Give Them the Tools to Succeed
Finally, to make sure that your SDR team performs to their full potential, arm them with the best skills and technology. So many entry-level sales reps are thrown into the deep end with little onboarding or training. Take the time to create an SDR playbook. We have a ramping system that has become increasingly efficient over time and actually decreased the time needed to ramp an SDR to full performance from 6 months to just 2-3 months. We’ve found that starting new SDRs on inbound versus outbound leads alone, allows them to more quickly learn what prospects are looking for, and gives them confidence to tackle more outbound leads faster.
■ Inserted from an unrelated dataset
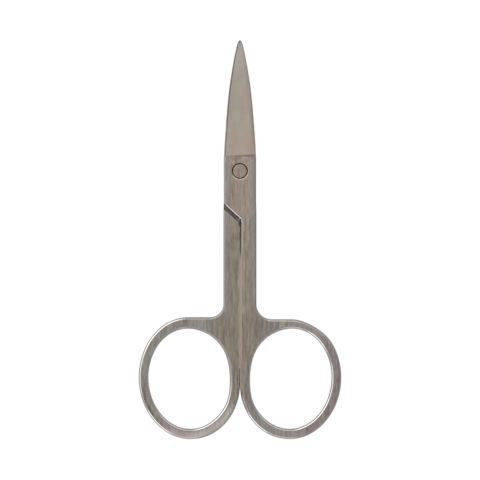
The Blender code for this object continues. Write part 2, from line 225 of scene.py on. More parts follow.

On the technology side, we introduce our SDRs to the full stack of sales tools as soon as possible and teach good data and research habits from the beginning. Both our hiring sources teach the skills to use these tools as well. From CRM to sales engagement platforms to sales intelligence, our SDRs use data and technology to learn as much as they can about a prospect before they ever reach out, and to engage through multiple channels, using email, social, chat, and phone. They learn to qualify leads to save account exec’s time and then pass on what they’ve learned to the AEs.
SDRs are the first point of contact for your future customers. Hiring, training and retaining your SDR team should be just as high a priority as hiring and retaining your sales leadership. With the right hiring, training and tools, your SDR team will crush their goals and go on to become leaders. Ours certainly have.